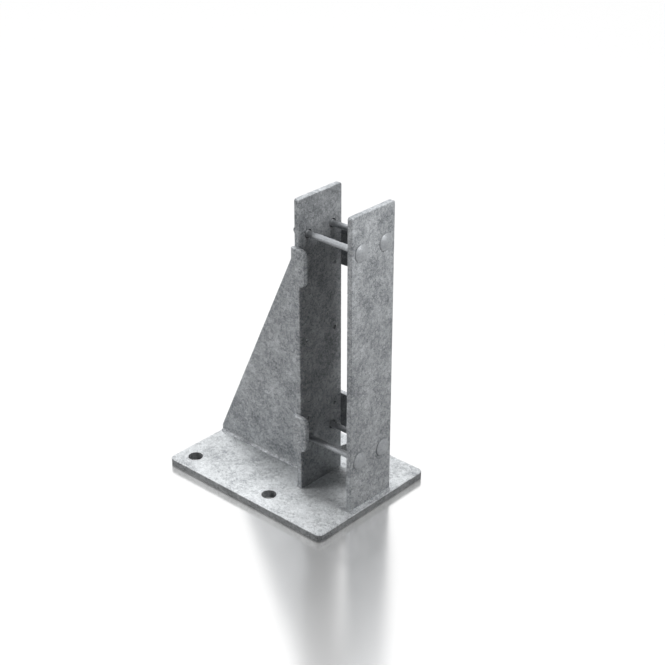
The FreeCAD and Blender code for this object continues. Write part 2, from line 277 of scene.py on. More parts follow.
    def relief_normal(
        self, tree: bpy.types.NodeTree, tone: bpy.types.NodeSocket, grit: bpy.types.NodeSocket
    ) -> bpy.types.NodeSocket:
        """Add the coat's relief: gentle over the patches and fine over the grit.

        Args:
            tree: Node tree of the material.
            tone: The coat's tone.
            grit: Fine noise.

        Returns:
            The normal's socket.
        """
        inputs = {"Height": tone, "Strength": self.patch_relief, "Distance": self.relief * MM}
        broad = add_node(tree, "ShaderNodeBump", inputs).outputs["Normal"]
        inputs |= {"Height": grit, "Strength": self.grit_relief, "Normal": broad}
        fine = add_node(tree, "ShaderNodeBump", inputs)
        return fine.outputs["Normal"]


# The flat plates are taken as hot-dip galvanised: matt grey, with soft clouds, fine crystals and grit.
# The metallic and specular levels are chosen low, so that the steel stays matt beside a bright floor.
# They aren't known values for zinc.
PLATE_COAT = ZincCoat(
    name="hot_dip_galvanised_steel",
    pale="C4C7CA",
    middle="9C9FA2",
    deep="6C7074",
    cloud=30.0,
    blotch=9.0,
    crystal=3.0,
    grit=1.4,
    metallic=0.08,
    gloss=0.4,
    dull=0.6,
    relief=0.05,
    contrast=0.85,
)

# Painted light and shade: the base plate is paler than the uprights, standing in for the light on its top,
# and every face that doesn't point up is painted darker as shade. A guess: the base plate is paler on top
# than the uprights, and duller on every face that looks elsewhere.
BASE_COAT = replace(
    PLATE_COAT,
    pale="D6D9DB",
    middle="BEC1C3",
    deep="85888C",
    painted_shade_way=(0.0, 0.0, -1.0),
    painted_shade_from=-0.5,
    painted_shade_level=0.45,
)

# A guess: zinc over a weld bead is a little paler and rougher than on the flats, with smaller patches.
WELD_COAT = ZincCoat(
    name="hot_dip_galvanised_weld",
    pale="C4C7CA",
    middle="A0A3A6",
    deep="74777B",
    cloud=18.0,
    blotch=6.0,
    crystal=2.0,
    grit=1.0,
    metallic=0.2,
    gloss=0.48,
    dull=0.66,
    relief=0.04,
)

# A guess: the bolts, nuts and washers are galvanised too, in a more even grey with a soft sheen.
FASTENER_COAT = ZincCoat(
    name="galvanised_fastener_steel",
    pale="B9BCBF",
    middle="9DA0A3",
    deep="7A7D81",
    cloud=14.0,
    blotch=4.0,
    crystal=1.6,
    grit=0.9,
    metallic=0.2,
    gloss=0.42,
    dull=0.55,
    relief=0.01,
    contrast=0.45,
)


def new_tree(name: str, numbers: dict[str, float]) -> tuple[bpy.types.NodeTree, bpy.types.Node]:
    """Start a geometry tree with a geometry input, named numbers and a material.

    Args:
        name: Name of the tree.
        numbers: Named number inputs with their first values.

    Returns:
        The tree and its group input node.
    """
    tree = bpy.data.node_groups.new(name, "GeometryNodeTree")
    tree.interface.new_socket("Geometry", in_out="INPUT", socket_type="NodeSocketGeometry")
    for label, value in numbers.items():
        tree.interface.new_socket(label, in_out="INPUT", socket_type="NodeSocketFloat").default_value = value
    tree.interface.new_socket("Material", in_out="INPUT", socket_type="NodeSocketMaterial")
    tree.interface.new_socket("Geometry", in_out="OUTPUT", socket_type="NodeSocketGeometry")
    return tree, add_node(tree, "NodeGroupInput")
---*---
Exercise objective: Write each line above out exactly.

Answer to the problem:
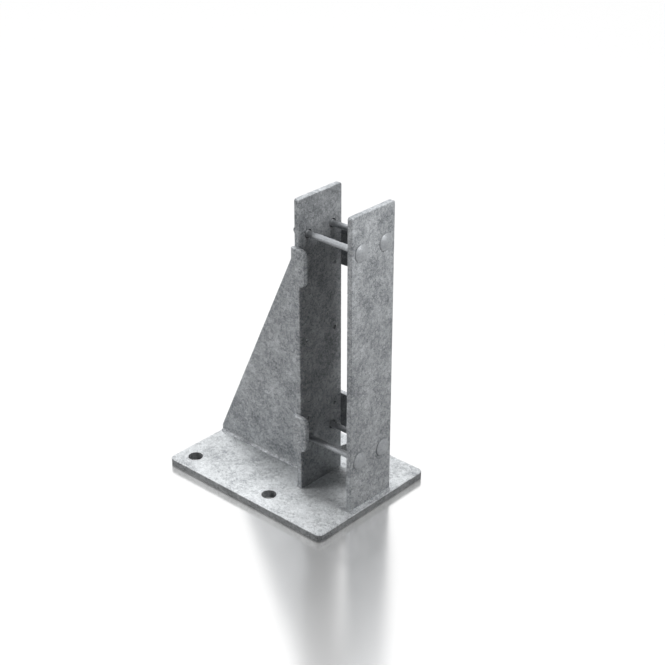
The FreeCAD and Blender code for this object continues. Write part 2, from line 277 of scene.py on. More parts follow.
    def relief_normal(
        self, tree: bpy.types.NodeTree, tone: bpy.types.NodeSocket, grit: bpy.types.NodeSocket
    ) -> bpy.types.NodeSocket:
        """Add the coat's relief: gentle over the patches and fine over the grit.

        Args:
            tree: Node tree of the material.
            tone: The coat's tone.
            grit: Fine noise.

        Returns:
            The normal's socket.
        """
        inputs = {"Height": tone, "Strength": self.patch_relief, "Distance": self.relief * MM}
        broad = add_node(tree, "ShaderNodeBump", inputs).outputs["Normal"]
        inputs |= {"Height": grit, "Strength": self.grit_relief, "Normal": broad}
        fine = add_node(tree, "ShaderNodeBump", inputs)
        return fine.outputs["Normal"]


# The flat plates are taken as hot-dip galvanised: matt grey, with soft clouds, fine crystals and grit.
# The metallic and specular levels are chosen low, so that the steel stays matt beside a bright floor.
# They aren't known values for zinc.
PLATE_COAT = ZincCoat(
    name="hot_dip_galvanised_steel",
    pale="C4C7CA",
    middle="9C9FA2",
    deep="6C7074",
    cloud=30.0,
    blotch=9.0,
    crystal=3.0,
    grit=1.4,
    metallic=0.08,
    gloss=0.4,
    dull=0.6,
    relief=0.05,
    contrast=0.85,
)

# Painted light and shade: the base plate is paler than the uprights, standing in for the light on its top,
# and every face that doesn't point up is painted darker as shade. A guess: the base plate is paler on top
# than the uprights, and duller on every face that looks elsewhere.
BASE_COAT = replace(
    PLATE_COAT,
    pale="D6D9DB",
    middle="BEC1C3",
    deep="85888C",
    painted_shade_way=(0.0, 0.0, -1.0),
    painted_shade_from=-0.5,
    painted_shade_level=0.45,
)

# A guess: zinc over a weld bead is a little paler and rougher than on the flats, with smaller patches.
WELD_COAT = ZincCoat(
    name="hot_dip_galvanised_weld",
    pale="C4C7CA",
    middle="A0A3A6",
    deep="74777B",
    cloud=18.0,
    blotch=6.0,
    crystal=2.0,
    grit=1.0,
    metallic=0.2,
    gloss=0.48,
    dull=0.66,
    relief=0.04,
)

# A guess: the bolts, nuts and washers are galvanised too, in a more even grey with a soft sheen.
FASTENER_COAT = ZincCoat(
    name="galvanised_fastener_steel",
    pale="B9BCBF",
    middle="9DA0A3",
    deep="7A7D81",
    cloud=14.0,
    blotch=4.0,
    crystal=1.6,
    grit=0.9,
    metallic=0.2,
    gloss=0.42,
    dull=0.55,
    relief=0.01,
    contrast=0.45,
)


def new_tree(name: str, numbers: dict[str, float]) -> tuple[bpy.types.NodeTree, bpy.types.Node]:
    """Start a geometry tree with a geometry input, named numbers and a material.

    Args:
        name: Name of the tree.
        numbers: Named number inputs with their first values.

    Returns:
        The tree and its group input node.
    """
    tree = bpy.data.node_groups.new(name, "GeometryNodeTree")
    tree.interface.new_socket("Geometry", in_out="INPUT", socket_type="NodeSocketGeometry")
    for label, value in numbers.items():
        tree.interface.new_socket(label, in_out="INPUT", socket_type="NodeSocketFloat").default_value = value
    tree.interface.new_socket("Material", in_out="INPUT", socket_type="NodeSocketMaterial")
    tree.interface.new_socket("Geometry", in_out="OUTPUT", socket_type="NodeSocketGeometry")
    return tree, add_node(tree, "NodeGroupInput")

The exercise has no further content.